Rosemoor Animal Park houses a couple of hundred animals and a loyal, unpaid staff, but it's been closed for two years.  So Benjamin decides to put enough money into it to get it up and running again and, in the process, put the underemployed staff back on the payroll and save the animals from being destroyed.

The bare-bones plot, nearly described in its entirety by the film's title, has to do with the staff getting the renovated zoo through an inspection so that they can open for business, while Benjamin breaks through to his unhappy teenage son.

Scarlett Johansson plays the head zookeeper, who's skeptical about Benjamin's level of sincerity and commitment; Elle Fanning, Patrick Fugit, and Angus MacFadyen are zoo staff members; John Michael Higgins is the suspicious and overzealous zoo inspector; and Thomas Haden Church, the film's most dependable laugh getter, plays Benjamin's older brother, who tries to talk his younger brother out of his plan.

Crowe (Jerry Maguire, Almost Famous, Elizabethtown, Say Anything), who also co-produced and co-wrote the screenplay (with Aline Brosh McKenna), based on the memoir by Benjamin Mee, a London newspaper columnist who lived this adventure before it was transplanted to California, doesn't allow the supporting human characters to emerge any more than the animals do, and the romantic interests that develop for father and son, although they're never allowed to obscure or undermine the film's family focus, are still too predictable and pat.

But this admirably understated film is a kid-friendly family attraction (rated PG) with plenty of unpretentious charm. Although it wears its sentiments and emotions on its sleeve, it never gets pushy about it.

Instead, it registers as a sweet, gentle, wholesome, lightly whimsical celebration of family grieving and healing and unity in its remarkably unassuming depiction of the collective overcoming of setbacks.

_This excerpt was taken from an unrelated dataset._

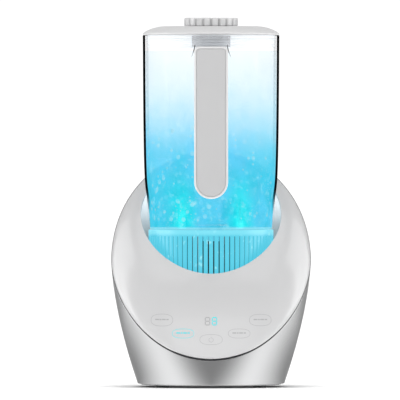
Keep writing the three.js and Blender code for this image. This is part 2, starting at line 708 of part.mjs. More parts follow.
// The grooved plug that goes down into the mouth of the tank.
function lidPlug() {
  const [groove, skirt] = [PLUG_RADIUS - 2.6, PLUG_RADIUS - 4.6];
  const [plateZ, grooveLow, grooveHigh] = [331, 327.9, 331.1];
  const outline = [[CAP_HOLE, plateZ], [skirt, plateZ], [skirt, PLUG_BOTTOM_Z], [PLUG_RADIUS, PLUG_BOTTOM_Z],
    [PLUG_RADIUS, grooveLow], [groove, grooveLow], [groove, grooveHigh], [PLUG_RADIUS, grooveHigh],
    [PLUG_RADIUS, JAR_TOP_Z], [CAP_HOLE, JAR_TOP_Z]];
  return turned(outline, 0, TANK_Y, ROUND);
}

function lidGasket() {
  const [radius, z, halfWidth, halfHeight] = [60, 329.5, 1.5, 1.3];
  const outline = [];
  for (let i = 0; i < 6; i += 1) {
    const angle = (Math.PI * i) / 3;
    outline.push([radius + halfWidth * Math.cos(angle), z + halfHeight * Math.sin(angle)]);
  }
  return turned(outline, 0, TANK_Y, ROUND);
}

// The fluted cap that turns to aim the mist, with a spigot down through the lid.
function mistNozzle() {
  const low = LID_TOP_Z + GAP;
  const [rim, groove, dish] = [NOZZLE_RADIUS, NOZZLE_RADIUS - NOZZLE_FLUTE_DEPTH, NOZZLE_TOP_Z - 2];
  const flutes = new THREE.Shape();
  const corners = [[0, groove], [0.12, groove], [0.24, rim], [0.88, rim]]; // share of one flute, radius
  for (let i = 0; i < NOZZLE_FLUTES; i += 1) {
    for (const [share, radius] of corners) {
      const angle = (2 * Math.PI * (i + share)) / NOZZLE_FLUTES;
      const point = [radius * Math.sin(angle), radius * Math.cos(angle)];
      if (i + share === 0) flutes.moveTo(...point);
      else flutes.lineTo(...point);
    }
  }
  const wheel = new THREE.ExtrudeGeometry(flutes, { depth: NOZZLE_TOP_Z - low, bevelEnabled: false });
  const crownOutline = [[0, low - 1], [rim + 1, low - 1], [rim + 1, NOZZLE_TOP_Z - 2.6],
    [rim - 1.4, NOZZLE_TOP_Z], [14, NOZZLE_TOP_Z], [11, dish], [0, dish]];
  const crown = turned(crownOutline, 0, 0, 20);
  const spigot = ring(SPIGOT.outer, SPIGOT.inner, 328, low + 1, 0, 0, 20);
  const hollow = rod(SPIGOT.inner, low - 1, NOZZLE_TOP_Z - 4.4, 0, 0, 20);
  const cap = join(cut(solidOf(wheel.translate(0, 0, low)).intersect(crown), hollow), spigot);
  return cut(cap, outlet()).translate([0, TANK_Y, 0]);
}

// The long round-ended hole, towards the front, that the mist leaves by.
function outlet() {
  const [halfLength, y, radius] = [5, -4.5, 3.4];
  const mouth = new THREE.Shape();
  mouth.absarc(-halfLength, y, radius, Math.PI / 2, 1.5 * Math.PI, false);
  mouth.absarc(halfLength, y, radius, -Math.PI / 2, Math.PI / 2, false);
  const through = new THREE.ExtrudeGeometry(mouth, { depth: 12, bevelEnabled: false, curveSegments: 8 });
  return solidOf(through.translate(0, 0, NOZZLE_TOP_Z - 8));
}

// Clip ring on the spigot that holds the cap, the lid and its plug together.
function nozzleRetainer() {
  return ring(16.5, SPIGOT.outer + GAP, 329, 331 - GAP, 0, TANK_Y, 20);
}

// ---------------------------------------------------------------- assembly

function finish(color, roughness, metalness = 0, opacity = 1) {
  return new THREE.MeshStandardMaterial({ color, roughness, metalness, opacity, transparent: opacity < 1 });
}

const finishes = {
  chrome: finish(0xc9cacc, 0.25, 1),
  white: finish(0xeff0f1, 0.2),
  grey: finish(0xc4c5c7, 0.35),
  clear: finish(0xe8f4f8, 0.05, 0, 0.3),
  cyan: finish(0x5fd8ee, 0.3, 0, 0.7),
  inner: finish(0xdfe2e4, 0.5),
  rubber: finish(0x222326, 0.8),
  silicone: finish(0xe6e9ea, 0.6),
  steel: finish(0xb4b7ba, 0.3, 1),
  board: finish(0x1f6b4a, 0.5),
  black: finish(0x26282b, 0.5),
  ceramic: finish(0xd8cfa8, 0.4),
};

const humidifier = new THREE.Group();

function add(name, solid, material, parent = humidifier) {
  const mesh = new THREE.Mesh(geometryOf(solid), finishes[material]);
  mesh.name = name;
  parent.add(mesh);
}

add('base_shell', baseShell(), 'chrome');
add('face_cover', faceCover(), 'white');
add('bottom_cover', bottomCover(), 'inner');
const corners = ['front_left', 'front_right', 'rear_left', 'rear_right'];
footPlaces().forEach(([x, y], i) => add(`foot_${corners[i]}`, foot(x, y), 'rubber'));
LEGS.forEach(([x, y], i) => add(`bottom_screw_${corners[i]}`, bottomScrew(x, y), 'steel'));

add('tank_well', tankWell(), 'inner');
add('transducer_disc', transducerDisc(), 'ceramic');
add('transducer_seal', transducerSeal(), 'silicone');
add('transducer_holder', transducerHolder(), 'steel');
add('mist_hood', mistHood(), 'inner');
add('water_float', waterFloat(), 'white');
add('float_clip', floatClip(), 'grey');
add('fan_housing', fanHousing(), 'black');
add('fan_rotor', fanRotor(), 'black');
add('air_duct', airDuct(), 'inner');
add('driver_board', driverBoard(), 'board');
add('heat_sink', heatSink(), 'steel');
add('led_board', ledBoard(), 'board');
add('light_pipe_left', lightPipe(-LIGHT.x), 'clear');
add('light_pipe_right', lightPipe(LIGHT.x), 'clear');
add('dc_jack', dcJack(), 'black');

const panel = onPanel();
humidifier.add(panel);
add('control_board', controlBoard(), 'board', panel);
add('display_module', displayModule(), 'black', panel);
for (const [key, place] of Object.entries(TOUCH_KEYS)) add(`touch_pad_${key}`, touchPad(place), 'steel', panel);

add('tank_jar', tankJar(), 'clear');
add('foot_grille', footGrille(), 'cyan');
add('mist_tube', mistTube(), 'clear');
add('tube_seal', tubeSeal(), 'silicone');
add('valve_seat', valveSeat(), 'inner');
add('valve_plunger', valvePlunger(), 'grey');
add('valve_gasket', valveGasket(), 'silicone');
add('valve_spring', valveSpring(), 'steel');
add('handle_body', handleBody(), 'white');
add('handle_face', handleFace(), 'grey');
HANDLE_SCREW_HEIGHTS.forEach((z, i) => add(`handle_screw_${['lower', 'upper'][i]}`, handleScrew(z), 'steel'));

add('lid_cover', lidCover(), 'white');
add('lid_plug', lidPlug(), 'inner');
add('lid_gasket', lidGasket(), 'silicone');
add('mist_nozzle', mistNozzle(), 'white');
add('nozzle_retainer', nozzleRetainer(), 'grey');

export default humidifier;
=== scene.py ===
"""Looks of the cool mist humidifier: smooth skins, clear tank, lit water and finishes on its CAD frame."""
import bisect
import math
import random

import bmesh
import bpy
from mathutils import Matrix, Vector


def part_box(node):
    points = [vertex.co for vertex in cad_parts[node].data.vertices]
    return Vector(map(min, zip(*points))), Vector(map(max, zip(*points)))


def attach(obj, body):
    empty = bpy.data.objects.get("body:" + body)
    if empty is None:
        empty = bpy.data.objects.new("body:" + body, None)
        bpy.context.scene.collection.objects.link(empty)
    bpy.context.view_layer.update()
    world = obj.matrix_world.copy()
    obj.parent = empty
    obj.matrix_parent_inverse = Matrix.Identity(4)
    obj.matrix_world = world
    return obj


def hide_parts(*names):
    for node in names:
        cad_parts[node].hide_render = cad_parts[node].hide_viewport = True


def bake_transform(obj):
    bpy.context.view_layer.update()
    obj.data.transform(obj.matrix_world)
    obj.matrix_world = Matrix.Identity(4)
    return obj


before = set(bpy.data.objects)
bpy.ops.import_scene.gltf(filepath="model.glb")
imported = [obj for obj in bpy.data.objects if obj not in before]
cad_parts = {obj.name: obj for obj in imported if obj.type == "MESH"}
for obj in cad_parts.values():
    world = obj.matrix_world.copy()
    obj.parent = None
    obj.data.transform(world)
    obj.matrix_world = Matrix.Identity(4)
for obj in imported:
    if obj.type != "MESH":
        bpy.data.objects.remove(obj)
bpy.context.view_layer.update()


def centre_of(node):
    low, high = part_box(node)
    return (low + high) / 2


# ---------------- driving dimensions, in metres

MM = 0.001
SQUARE = ((-1, -1), (1, -1), (1, 1), (-1, 1))
WALL = 2.5 * MM
GAP = 0.3 * MM
FACE_LIP = 1.4 * MM  # how far the face's front edge reaches in over the well
AROUND = 192  # steps round the large turned pieces

BODY_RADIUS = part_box("base_shell")[1].x
BODY_WIDEST_Z = 123 * MM
BODY_BOTTOM_RADIUS = 69.6 * MM
BODY_BOTTOM_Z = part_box("base_shell")[0].z
BODY_TAPER_POWER = 1.62
BODY_TOP_DRAFT = 2 * MM

PARTING_LOW_Y = -77.5 * MM
PARTING_LOW_Z = 26.7 * MM
PARTING_SLOPE = 1.154
PARTING_BOW = 3.4 * MM
PARTING_MIDDLE_Y = 8 * MM
PARTING_HALF_Y = 85.5 * MM
PARTING_REACH = 110 * MM  # the parting edge lies within this distance of the middle
OPENING_Z = (88 * MM, 226 * MM)  # the opening's edge lies between these heights
FACE_WALL = 2.6 * MM
FACE_FULLNESS = 2.3
FACE_EDGE_STEP = 0.45 * MM  # the shell's rim stands this much proud of the face
SHADOW_GAP = 0.9 * MM  # the dark line between the face and the shell
FACE_FRONT = [(-77.5, 26.7), (-66.3, 109.4), (-6.8, 148.7), (40, 184.5)]  # y, z of two Beziers, in mm
FACE_TOP = [(40, 184.5), (62, 201.3), (84, 221.5), (93.6, 224)]

JAR_LOW, JAR_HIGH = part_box("tank_jar")
TANK_Y = (JAR_LOW.y + JAR_HIGH.y) / 2
WELL_RADIUS = 66.5 * MM
WELL_FLOOR_Z = 96.5 * MM
BASIN_RADIUS = 50 * MM
BASIN_FLOOR_Z = 60 * MM
JAR_WALL = 3 * MM
WATER_INSET = 0.9 * MM  # a filled tank looks full to its outer skin, because the wall bends the light
JAR_OUTLINE = [(58.9, 152), (60.6, 176), (63.2, 199), (64.4, 250), (65, 334)]  # radius, z in mm
WATER_LEVEL_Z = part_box("lid_plug")[0].z - 3 * MM
COMB_LOW, COMB_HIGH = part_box("foot_grille")
COMB_RADIUS = (COMB_HIGH.x - COMB_LOW.x) / 2
COMB_THICKNESS = 3.8 * MM
COMB_SLOTS = 72
COMB_SLOT_WIDTH = 1.3 * MM
COMB_SLOT_Z = (102 * MM, 143.5 * MM)
KEY_WIDTH = 20.5 * MM
KEY_HEIGHTS = {"timer": 8.6 * MM, "level": 8.6 * MM, "light": 11.2 * MM, "ion": 10.8 * MM}
POWER_KEY = (21.2 * MM, 9.5 * MM)
DASH_WIDTHS = (3.6 * MM, 1.6 * MM, 3.6 * MM, 2.2 * MM)
LIGHT_X, LIGHT_Y = centre_of("light_pipe_right").xy
JACK_HOLE_RADIUS = 5.6 * MM
VALVE_Y = centre_of("valve_seat").y
BUBBLES = 320
BUBBLE_SIZES = (0.5, 0.6, 0.8, 1.0, 1.3, 1.7, 2.2)  # radii in mm
BUBBLE_RISE = 92 * MM  # how high over the tank's floor the bubbles are seen
BEAM_HEIGHT = 38 * MM
BEAM_SHELLS = (1.0, 0.78, 0.56, 0.34)  # a beam is brighter in its middle, where more shells overlap
BEAM_FORWARD = 22 * MM  # how far in front of the light pipes the beams are drawn
GRIP_TOP_Z = 322.8 * MM
GRIP_HALF_WIDTH = 16 * MM
GRIP_CORNER = 5 * MM
ARM_Z = (290 * MM, 297 * MM, 299.5 * MM, 322.5 * MM)  # its slanted underside, its foot and its top
COLLAR_SHADE_Z = (323 * MM, 333 * MM)  # the collar's painted shade deepens over this stretch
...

And Crowe, as interested in targeting the adults in attendance as he is in speaking to the children they've accompanied, minimizes the expected exploitation of the animals he has on hand for cutesy sight gags.

In Damon, Crowe has among the most versatile of leading men, an actor who exudes intelligence, decency, affability, and determination and can therefore use his presence to help an audience get beyond the manipulations and limitations of any script.

So we'll monkey around with 3 stars out of 4 for this engaging and uplifting family tale.  We Bought A Zoo is cagy enough to speak softly and still be something to Crowe about.